The confectionery stores which are outside of New Greece, are open all the time, at least so long as a customer may be expected, and although these customers are nearly all Americans, the Greeks have few friends among them. They all return to New Greece as often as possible, and there their virtues unfold, and “their soul delights itself in fatness.” They are not exceeded even by the Chinese in that loyalty to native food which I call the patriotism of the stomach, and a Greek grocery store is filled from one end to the other with food from the classic isles.
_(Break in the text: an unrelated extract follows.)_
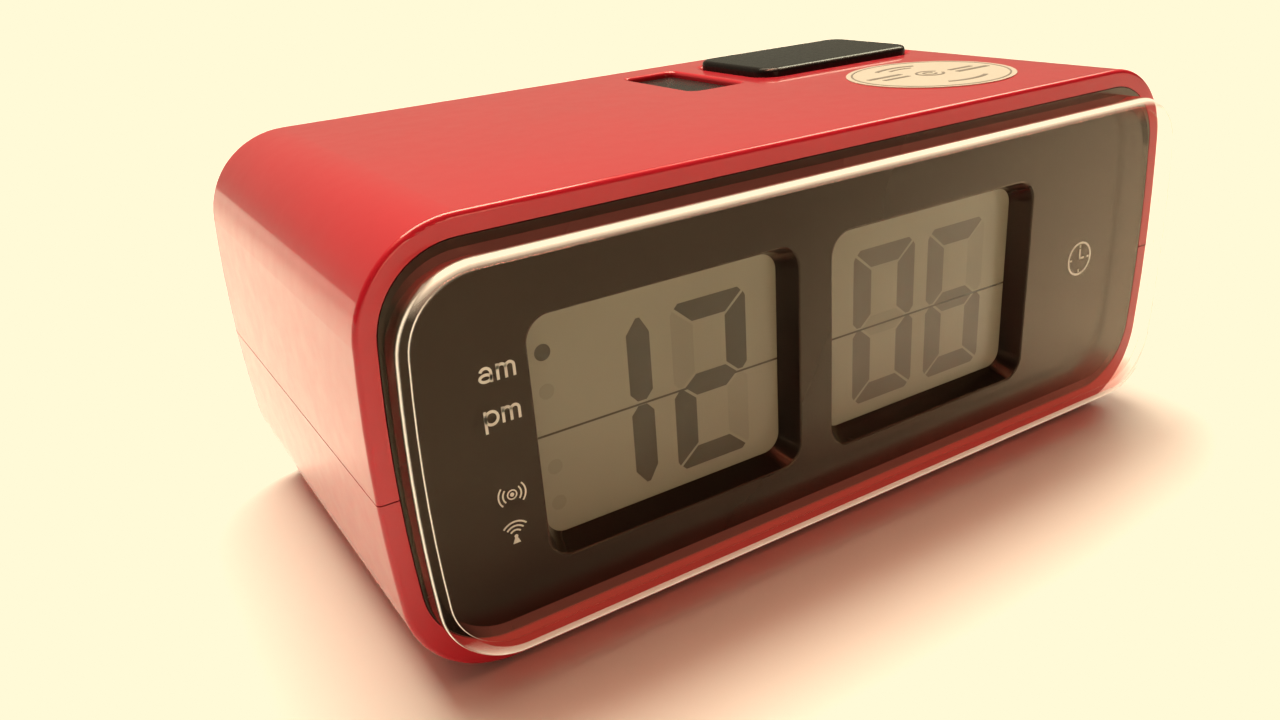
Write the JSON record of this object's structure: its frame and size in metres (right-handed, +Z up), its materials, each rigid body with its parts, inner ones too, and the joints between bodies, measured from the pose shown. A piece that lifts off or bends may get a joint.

There are dried vegetables whose present form does not betray their natural shape, but which taste luscious, because the flavour of the native soil clings to them; fish, dried, pickled and preserved in some form, and cheese made from the milk of goats whose horns butted broken classic vases instead of modern tin cans.

The smells seem ancient, too; but in these the Greek revels, and here he is at home.

New Greece in Chicago is fortunate in having as one of its boundaries, Hull House, one of the numerous activities of which consists in trying to discover the possible point of contact between the home-born and the stranger.

A Greek play given at Hull House opened the eyes of many American people to the fact that the past is alive in the modern Greek, and at a banquet, also at Hull House, where Americans and Greeks vied with each other in extolling the glory of Athens, the wealth of the past was again richly displayed. How near the American and the Greek have come to each other through these two notable events, it is difficult to tell; but I am sure that they have increased the pride of the Greeks, and have given us an added respect for them.

But after all, they will be judged by the way they live to-day and by the measure in which these small, dark-haired traders and workers exemplify in their lives the virtues of those men of old, whose names they have inherited and whose fame they are eager to preserve.